Несмотря на всю ту боль, которую Бауэр пришлось пережить в отношениях со своим потерянным гением, Фелиция все же сохранила «документы пятилетней муки» — письма, которые Кафка писал ей все эти годы.

«Заметьте себе, почему это письмо обрело для меня такую важность. Оно обрело важность, потому что Вы мне на него ответили, и это Ваше ответное послание лежит сейчас рядом и дарит мне счастливые минуты дурацкой радости, когда я кладу на него руку, дабы удостовериться, что я и вправду им обладаю. Так что поскорее напишите мне еще одно. Особенно стараться не надо — по письму сразу видно, сколько в него вложено труда; Вы просто ведите для меня маленький дневник, это дается не так трудно, зато адресату дает очень много. Разумеется, для меня Вы будете записывать несколько больше, чем Вы писали бы только для себя, ведь я Вас совсем не знаю. Так что для начала Вам придется мне сообщить, когда Вы приходите на службу, что ели на завтрак, куда смотрят окна Вашей конторы и какая у Вас там работа, как зовут Ваших друзей и подруг, кто это делает Вам подарки, норовя подорвать Ваше здоровье шоколадными конфетами, а также тысячу других вещей, о существовании и самой возможности существования которых я и ведать не ведаю».
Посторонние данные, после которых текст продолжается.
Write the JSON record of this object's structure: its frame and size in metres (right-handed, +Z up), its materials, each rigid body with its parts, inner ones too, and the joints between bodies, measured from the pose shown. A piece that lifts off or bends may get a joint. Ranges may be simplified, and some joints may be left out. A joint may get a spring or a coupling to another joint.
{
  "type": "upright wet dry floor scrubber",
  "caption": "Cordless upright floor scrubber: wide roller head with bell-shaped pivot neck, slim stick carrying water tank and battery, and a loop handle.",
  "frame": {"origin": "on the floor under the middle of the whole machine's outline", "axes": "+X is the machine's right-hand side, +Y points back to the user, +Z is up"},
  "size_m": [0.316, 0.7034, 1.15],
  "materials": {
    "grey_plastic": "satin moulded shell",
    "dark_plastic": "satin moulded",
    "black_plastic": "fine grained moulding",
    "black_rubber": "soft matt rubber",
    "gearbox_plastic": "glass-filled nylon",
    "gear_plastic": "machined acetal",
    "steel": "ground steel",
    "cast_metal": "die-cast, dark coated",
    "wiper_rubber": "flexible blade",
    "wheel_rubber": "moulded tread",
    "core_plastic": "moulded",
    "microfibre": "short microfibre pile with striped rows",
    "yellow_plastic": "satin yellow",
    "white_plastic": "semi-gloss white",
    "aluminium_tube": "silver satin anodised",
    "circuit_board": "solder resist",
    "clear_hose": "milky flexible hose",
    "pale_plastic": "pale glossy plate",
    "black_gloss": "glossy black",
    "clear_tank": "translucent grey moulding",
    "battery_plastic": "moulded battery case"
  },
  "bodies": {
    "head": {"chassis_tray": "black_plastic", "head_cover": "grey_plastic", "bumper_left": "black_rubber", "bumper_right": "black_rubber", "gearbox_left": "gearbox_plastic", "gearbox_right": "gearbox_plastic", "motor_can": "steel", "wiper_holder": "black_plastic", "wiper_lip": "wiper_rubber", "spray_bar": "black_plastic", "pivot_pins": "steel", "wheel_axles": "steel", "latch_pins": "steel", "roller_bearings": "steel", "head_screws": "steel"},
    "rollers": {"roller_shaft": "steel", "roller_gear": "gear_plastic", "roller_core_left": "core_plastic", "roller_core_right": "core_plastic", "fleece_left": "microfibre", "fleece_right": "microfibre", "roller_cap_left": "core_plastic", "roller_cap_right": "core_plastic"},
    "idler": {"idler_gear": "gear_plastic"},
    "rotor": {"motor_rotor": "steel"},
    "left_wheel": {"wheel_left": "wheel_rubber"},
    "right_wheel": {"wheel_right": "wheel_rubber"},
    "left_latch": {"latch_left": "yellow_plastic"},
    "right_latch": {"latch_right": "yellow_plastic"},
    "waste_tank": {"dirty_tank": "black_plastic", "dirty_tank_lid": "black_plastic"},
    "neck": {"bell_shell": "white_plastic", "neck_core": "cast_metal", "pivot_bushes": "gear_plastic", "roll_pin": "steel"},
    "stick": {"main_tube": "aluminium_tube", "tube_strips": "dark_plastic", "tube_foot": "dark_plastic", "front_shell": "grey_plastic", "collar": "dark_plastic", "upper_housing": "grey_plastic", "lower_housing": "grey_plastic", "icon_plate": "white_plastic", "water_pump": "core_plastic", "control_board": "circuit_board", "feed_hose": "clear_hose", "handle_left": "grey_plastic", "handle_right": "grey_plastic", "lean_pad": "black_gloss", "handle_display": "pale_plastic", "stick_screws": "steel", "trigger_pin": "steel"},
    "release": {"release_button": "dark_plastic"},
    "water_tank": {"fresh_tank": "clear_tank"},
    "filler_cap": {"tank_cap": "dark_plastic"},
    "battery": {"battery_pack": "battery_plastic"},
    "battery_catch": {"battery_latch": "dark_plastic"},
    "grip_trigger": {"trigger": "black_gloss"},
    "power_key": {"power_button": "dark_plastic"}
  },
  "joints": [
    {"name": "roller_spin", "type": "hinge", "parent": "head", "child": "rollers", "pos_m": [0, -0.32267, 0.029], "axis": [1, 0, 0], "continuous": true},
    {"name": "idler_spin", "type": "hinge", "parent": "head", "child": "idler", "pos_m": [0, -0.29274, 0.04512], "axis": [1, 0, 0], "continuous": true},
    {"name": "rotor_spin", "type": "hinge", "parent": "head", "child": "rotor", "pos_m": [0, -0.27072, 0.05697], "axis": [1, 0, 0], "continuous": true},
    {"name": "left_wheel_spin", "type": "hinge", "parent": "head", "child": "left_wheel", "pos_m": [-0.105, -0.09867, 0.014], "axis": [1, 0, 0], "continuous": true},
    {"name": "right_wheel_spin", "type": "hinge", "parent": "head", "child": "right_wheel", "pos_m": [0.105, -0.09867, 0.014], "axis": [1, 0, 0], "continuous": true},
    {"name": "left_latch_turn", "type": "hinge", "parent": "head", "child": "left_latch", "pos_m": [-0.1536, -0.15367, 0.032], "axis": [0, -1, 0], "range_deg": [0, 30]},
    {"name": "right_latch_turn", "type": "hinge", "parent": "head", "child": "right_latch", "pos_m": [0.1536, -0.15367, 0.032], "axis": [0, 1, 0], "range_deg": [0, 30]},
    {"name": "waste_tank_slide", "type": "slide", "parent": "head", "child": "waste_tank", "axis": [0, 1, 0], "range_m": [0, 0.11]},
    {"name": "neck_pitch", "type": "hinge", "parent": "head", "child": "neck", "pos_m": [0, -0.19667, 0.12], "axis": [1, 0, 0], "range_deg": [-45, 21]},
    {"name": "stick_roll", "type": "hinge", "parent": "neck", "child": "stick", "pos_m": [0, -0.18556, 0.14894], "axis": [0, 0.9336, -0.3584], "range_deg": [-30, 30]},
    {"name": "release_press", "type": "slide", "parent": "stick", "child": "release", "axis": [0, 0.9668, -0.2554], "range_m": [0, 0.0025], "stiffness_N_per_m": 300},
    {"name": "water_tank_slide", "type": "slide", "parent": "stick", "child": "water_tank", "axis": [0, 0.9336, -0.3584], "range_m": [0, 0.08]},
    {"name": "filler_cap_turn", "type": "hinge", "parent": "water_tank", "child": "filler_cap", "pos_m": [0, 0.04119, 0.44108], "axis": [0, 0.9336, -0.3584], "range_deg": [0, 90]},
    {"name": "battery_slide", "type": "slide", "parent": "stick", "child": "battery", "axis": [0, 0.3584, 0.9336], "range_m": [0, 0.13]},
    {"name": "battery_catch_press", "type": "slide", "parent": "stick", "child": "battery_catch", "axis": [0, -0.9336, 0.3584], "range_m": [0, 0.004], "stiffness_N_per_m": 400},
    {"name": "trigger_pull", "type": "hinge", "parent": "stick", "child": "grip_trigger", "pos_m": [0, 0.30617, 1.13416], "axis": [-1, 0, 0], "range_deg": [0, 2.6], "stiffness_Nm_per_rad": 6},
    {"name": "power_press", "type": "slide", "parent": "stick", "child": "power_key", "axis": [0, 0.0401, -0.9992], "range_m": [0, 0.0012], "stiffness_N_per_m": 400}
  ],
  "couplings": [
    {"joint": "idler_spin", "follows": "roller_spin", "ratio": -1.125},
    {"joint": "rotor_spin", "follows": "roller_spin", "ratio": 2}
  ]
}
«Будь я почтальоном, что разносит письма по Вашей Иммануилкирхштрассе, я бы с этим письмом в руках, минуя одного за другим всех изумленных членов Вашего семейства, через все комнаты прошел бы прямо в Вашу и вложил бы Вам конверт прямо в руку; а еще лучше — сам оказался бы под дверями Вашего дома и долго, бесконечно долго жал на кнопку звонка, с восторгом и упоением предвкушая долгожданную, все сомнения и напряжения разряжающую встречу, исполненную для меня упоения и восторга».
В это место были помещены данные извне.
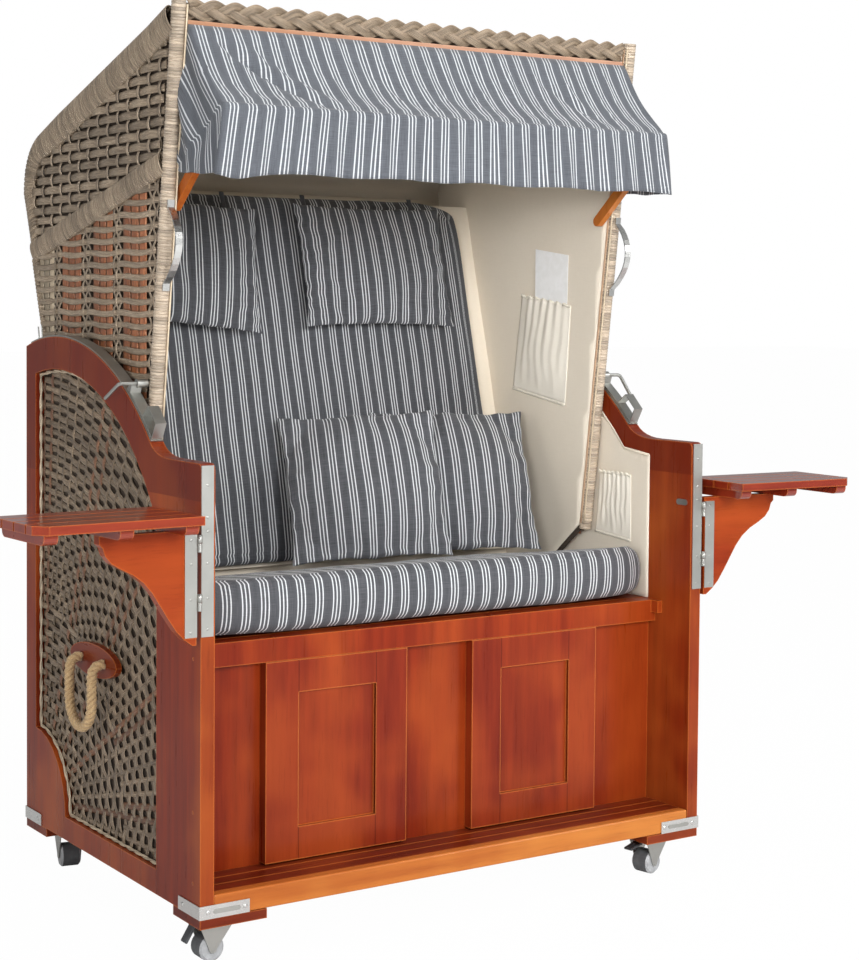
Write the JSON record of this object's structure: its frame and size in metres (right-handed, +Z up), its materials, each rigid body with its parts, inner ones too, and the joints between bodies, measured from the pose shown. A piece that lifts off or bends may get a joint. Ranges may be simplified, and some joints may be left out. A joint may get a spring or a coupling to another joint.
{
  "type": "hooded beach chair",
  "caption": "Wicker and wood hooded beach chair for two, with reclining hood, awning, folding side tables, pull-out footrests and casters.",
  "frame": {"origin": "on the ground under the middle of the whole chair, halfway between its side tables and between its front and rear", "axes": "+X to the sitters' left, +Y to the closed back, +Z up; the open front faces -Y"},
  "size_m": [1.8968, 1.0533, 1.777],
  "materials": {
    "stained_wood": "dark red-brown stain, satin",
    "front_wood": "orange-brown stain, satin",
    "wicker": "woven flat strands, matt",
    "steel": "brushed",
    "grey_plastic": "matt",
    "rope": "twisted natural fibre",
    "lining": "plain weave",
    "striped_cloth": "woven stripes, matt"
  },
  "bodies": {
    "base": {"side_panel_left": "stained_wood", "side_wicker_left": "wicker", "side_lining_left": "lining", "hinge_leaf_left": "steel", "recline_rail_left": "steel", "handle_plate_left": "stained_wood", "rope_handle_left": "rope", "pillow_left": "striped_cloth", "side_panel_right": "stained_wood", "side_wicker_right": "wicker", "side_lining_right": "lining", "hinge_leaf_right": "steel", "recline_rail_right": "steel", "handle_plate_right": "stained_wood", "rope_handle_right": "rope", "pillow_right": "striped_cloth", "base_floor": "stained_wood", "plinth_rail": "front_wood", "rear_panel": "wicker", "seat_front": "stained_wood", "seat_board": "stained_wood", "seat_cushion": "striped_cloth", "corner_bracket_front_left": "steel", "corner_bracket_front_right": "steel", "corner_bracket_rear_left": "steel", "corner_bracket_rear_right": "steel"},
    "hood": {"hood_roof": "wicker", "hood_rear": "wicker", "hood_front_rail": "front_wood", "backrest_board": "stained_wood", "backrest_cushion": "striped_cloth", "hood_side_left": "wicker", "neck_pillow_left": "striped_cloth", "grab_handle_left": "steel", "latch_plate_left": "steel", "hood_side_right": "wicker", "neck_pillow_right": "striped_cloth", "grab_handle_right": "steel", "latch_plate_right": "steel"},
    "awning": {"awning_bow": "stained_wood", "awning_cloth": "striped_cloth"},
    "lever_left": {"latch_lever_left": "steel"},
    "lever_right": {"latch_lever_right": "steel"},
    "table_bracket_left": {"table_bracket_left": "stained_wood"},
    "table_left": {"table_top_left": "stained_wood"},
    "table_bracket_right": {"table_bracket_right": "stained_wood"},
    "table_right": {"table_top_right": "stained_wood"},
    "footrest_left": {"footrest_left": "front_wood"},
    "footrest_right": {"footrest_right": "front_wood"},
    "caster_front_left": {"caster_fork_front_left": "steel"},
    "wheel_front_left": {"caster_wheel_front_left": "grey_plastic"},
    "pedal_front_left": {"caster_pedal_front_left": "grey_plastic"},
    "caster_front_right": {"caster_fork_front_right": "steel"},
    "wheel_front_right": {"caster_wheel_front_right": "grey_plastic"},
    "pedal_front_right": {"caster_pedal_front_right": "grey_plastic"},
    "caster_rear_left": {"caster_fork_rear_left": "steel"},
    "wheel_rear_left": {"caster_wheel_rear_left": "grey_plastic"},
    "caster_rear_right": {"caster_fork_rear_right": "steel"},
    "wheel_rear_right": {"caster_wheel_rear_right": "grey_plastic"}
  },
  "joints": [
    {"name": "hood_recline", "type": "hinge", "parent": "base", "child": "hood", "pos_m": [0, 0.2345, 0.516], "axis": [-1, 0, 0], "range_deg": [0, 40]},
    {"name": "awning_swing", "type": "hinge", "parent": "hood", "child": "awning", "pos_m": [0, -0.1625, 1.394], "axis": [-1, 0, 0], "range_deg": [0, 50], "deforming": ["awning_cloth"]},
    {"name": "latch_turn_left", "type": "hinge", "parent": "hood", "child": "lever_left", "pos_m": [-0.59, -0.12099, 1.05312], "axis": [1, 0, 0], "range_deg": [-105, 0]},
    {"name": "latch_turn_right", "type": "hinge", "parent": "hood", "child": "lever_right", "pos_m": [0.59, -0.12099, 1.05312], "axis": [1, 0, 0], "range_deg": [0, 105]},
    {"name": "table_swing_left", "type": "hinge", "parent": "base", "child": "table_bracket_left", "pos_m": [-0.5944, -0.4301, 0.596], "axis": [0, 0, 1], "range_deg": [-2.5, 177.5]},
    {"name": "table_fold_left", "type": "hinge", "parent": "table_bracket_left", "child": "table_left", "pos_m": [-0.63105, -0.40678, 0.8037], "axis": [-0.999, -0.0436, 0], "range_deg": [0, 90]},
    {"name": "table_swing_right", "type": "hinge", "parent": "base", "child": "table_bracket_right", "pos_m": [0.5944, -0.4301, 0.596], "axis": [0, 0, -1], "range_deg": [-2.5, 177.5]},
    {"name": "table_fold_right", "type": "hinge", "parent": "table_bracket_right", "child": "table_right", "pos_m": [0.63105, -0.40678, 0.8037], "axis": [-0.999, 0.0436, 0], "range_deg": [0, 90]},
    {"name": "footrest_slide_left", "type": "slide", "parent": "base", "child": "footrest_left", "axis": [0, -1, 0], "range_m": [0, 0.34]},
    {"name": "footrest_slide_right", "type": "slide", "parent": "base", "child": "footrest_right", "axis": [0, -1, 0], "range_m": [0, 0.34]},
    {"name": "swivel_front_left", "type": "hinge", "parent": "base", "child": "caster_front_left", "pos_m": [-0.521, -0.3635, 0.078], "axis": [0, 0, 1], "continuous": true},
    {"name": "wheel_spin_front_left", "type": "hinge", "parent": "caster_front_left", "child": "wheel_front_left", "pos_m": [-0.544, -0.3635, 0.025], "axis": [0, 1, 0], "continuous": true},
    {"name": "pedal_press_front_left", "type": "hinge", "parent": "caster_front_left", "child": "pedal_front_left", "pos_m": [-0.5739, -0.3635, 0.068], "axis": [0, -1, 0], "range_deg": [-30, 0]},
    {"name": "swivel_front_right", "type": "hinge", "parent": "base", "child": "caster_front_right", "pos_m": [0.521, -0.3635, 0.078], "axis": [0, 0, 1], "continuous": true},
    {"name": "wheel_spin_front_right", "type": "hinge", "parent": "caster_front_right", "child": "wheel_front_right", "pos_m": [0.4985, -0.36828, 0.025], "axis": [-0.2079, 0.9781, 0], "continuous": true},
    {"name": "pedal_press_front_right", "type": "hinge", "parent": "caster_front_right", "child": "pedal_front_right", "pos_m": [0.46926, -0.3745, 0.068], "axis": [0.2079, -0.9781, 0], "range_deg": [0, 25]},
    {"name": "swivel_rear_left", "type": "hinge", "parent": "base", "child": "caster_rear_left", "pos_m": [-0.521, 0.3475, 0.078], "axis": [0, 0, 1], "continuous": true},
    {"name": "wheel_spin_rear_left", "type": "hinge", "parent": "caster_rear_left", "child": "wheel_rear_left", "pos_m": [-0.52539, 0.32492, 0.025], "axis": [-0.9816, 0.1908, 0], "continuous": true},
    {"name": "swivel_rear_right", "type": "hinge", "parent": "base", "child": "caster_rear_right", "pos_m": [0.521, 0.3475, 0.078], "axis": [0, 0, 1], "continuous": true},
    {"name": "wheel_spin_rear_right", "type": "hinge", "parent": "caster_rear_right", "child": "wheel_rear_right", "pos_m": [0.51661, 0.32492, 0.025], "axis": [-0.9816, 0.1908, 0], "continuous": true}
  ]
}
«Пишите мне только раз в неделю и так, чтобы получал я Ваше письмо в воскресенье. Мне не вынести Ваших ежедневных писем, я просто не в состоянии это выдержать. К примеру, ответив на Ваше письмо, я потом лежу в кровати, с виду вполне покойно, но стук сердца отдается гулом по всему телу, оно не хочет знать ни о чем, кроме Вас. Я настолько принадлежу Тебе, что нет другой возможности это выразить, да и эта возможность слишком слаба. Но именно поэтому я не хочу знать, как Ты сию секунду одета, ибо это знание настолько выбивает меня из колеи, что я просто не могу жить, вот почему я не хочу знать, что Ты хорошо ко мне относишься, ибо в таком случае чего ради я, дурак, сиднем сижу здесь на службе или у себя дома вместо того, чтобы, зажмурив глаза, броситься в поезд и раскрыть их лишь подле Тебя. Увы, тому, что я всего этого не делаю, есть причина, и скверная, очень скверная… — короче, я едва здоров для жизни в одиночку, но не для жизни в браке и тем паче не для отцовства. Однако, читая Твои письма, я как будто способен даже непредвиденное предвидеть и непреодолимое преодолеть».
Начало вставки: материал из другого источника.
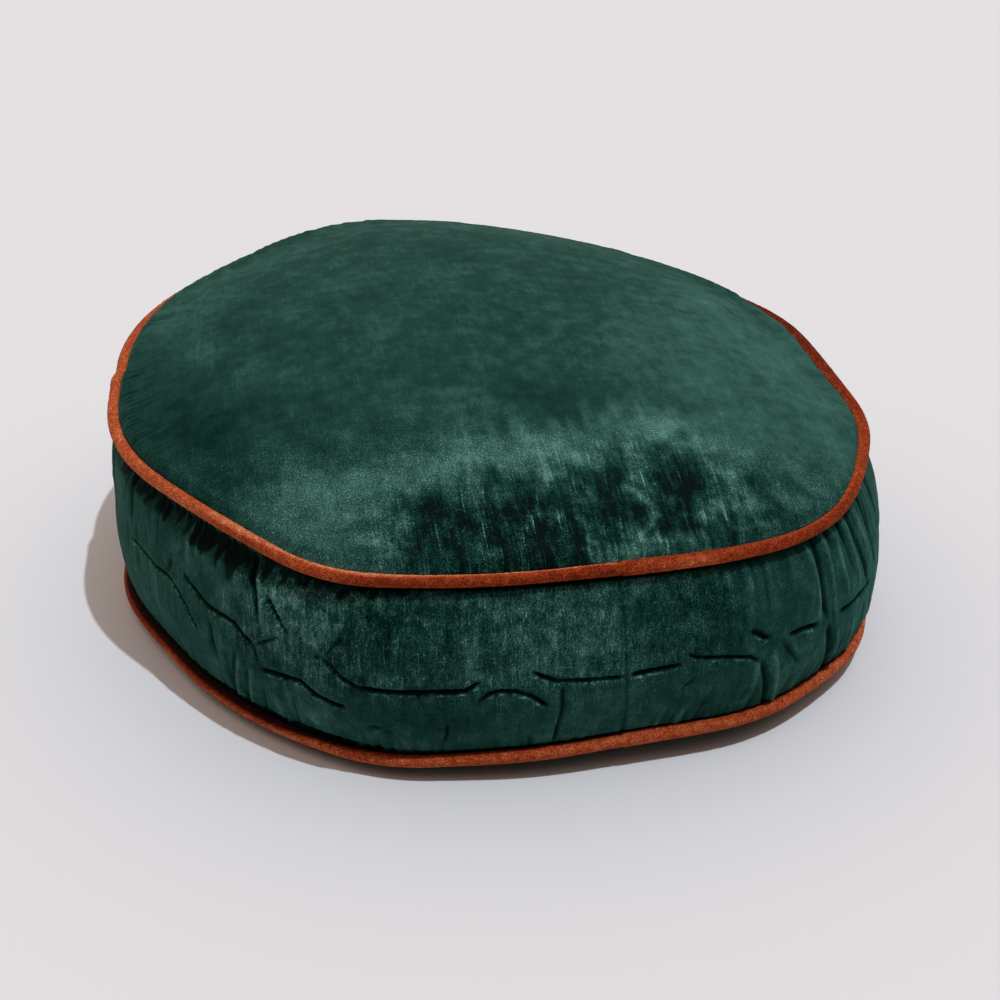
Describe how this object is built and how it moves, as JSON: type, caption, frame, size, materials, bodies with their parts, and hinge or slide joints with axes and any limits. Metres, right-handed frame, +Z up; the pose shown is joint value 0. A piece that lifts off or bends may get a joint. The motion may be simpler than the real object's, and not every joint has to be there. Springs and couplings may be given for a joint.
{
  "type": "round seat cushion",
  "caption": "Round boxed seat cushion in dark green crushed velvet, with a crowned top, a gathered side band and rust velvet piping in both seams",
  "frame": {"origin": "the middle of the flat base that the cushion lies on, at the surface", "axes": "+Z up through the crown; +X and +Y in the plane of the surface, with the side that shows, where the band is joined, towards -Y"},
  "size_m": [0.4532, 0.4715, 0.1627],
  "materials": {
    "green_velvet": "crushed velvet, dark bottle green, soft sheen, matt in the folds",
    "rust_velvet": "short-pile velvet, rust orange, wrapped round a cord"
  },
  "bodies": {
    "root": {"cushion": "green_velvet", "piping_top": "rust_velvet", "piping_bottom": "rust_velvet"}
  },
  "joints": []
}
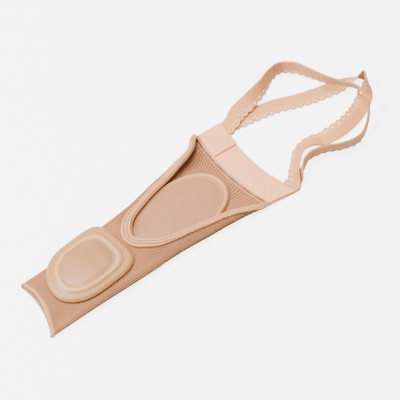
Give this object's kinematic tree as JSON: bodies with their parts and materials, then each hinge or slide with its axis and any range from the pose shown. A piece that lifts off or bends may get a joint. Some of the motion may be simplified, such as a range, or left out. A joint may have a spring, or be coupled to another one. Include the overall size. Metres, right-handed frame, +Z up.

«Не смейся, любимая, только не смейся, желание, чтобы Ты сейчас была рядом со мной, накатило на меня до ужаса всерьез! Иногда, забавы ради, я высчитываю, за сколько часов при самых благоприятных обстоятельствах я бы смог до Тебя добраться и за сколько Ты до меня. Получается всегда долго, слишком долго, так отчаянно долго, что, даже отрешившись мыслью от иных препятствий, ввиду одного только этого срока на попытку не отваживаешься».

«Ты знаешь, что во мне борются двое. В том, что лучший из этих двоих принадлежит Тебе, я как раз в последние дни сомневаюсь меньше всего. О ходе этой борьбы за истекшие пять лет Ты вполне осведомлена моим словом и моим безмолвием, равно как и их сочетанием, осведомлена по большей части на свою беду и муку. Если Ты спросишь, всегда ли это было правдой, я смогу лишь сказать, что ни перед одним человеком на свете не сдерживал ложь столь же истово, или, чтобы быть еще точнее, не сдерживал ложь истовей, чем перед Тобой».

«Быть счастливым в несчастье», что ведь одновременно означает и «быть несчастливым в счастье» (хотя первое все-таки звучит порешительнее), — это, быть может, то самое заклятье, с которым на Каина наложили печать. Это означает сбиться с шага, пойти не в ногу со всем прочим миром, это означает, что тот, кто этой печатью отмечен, расколол мир вдребезги и, не в силах снова вернуть его к жизни, вечно гоним среди громад его осколков. Он, конечно же, не несчастлив, ибо несчастье — это удел жизни, а ее-то он и устранил, но своим белесым, отсвечивающим взглядом он прозревает вдали то, что в тех сферах означает нечто похожее на несчастье".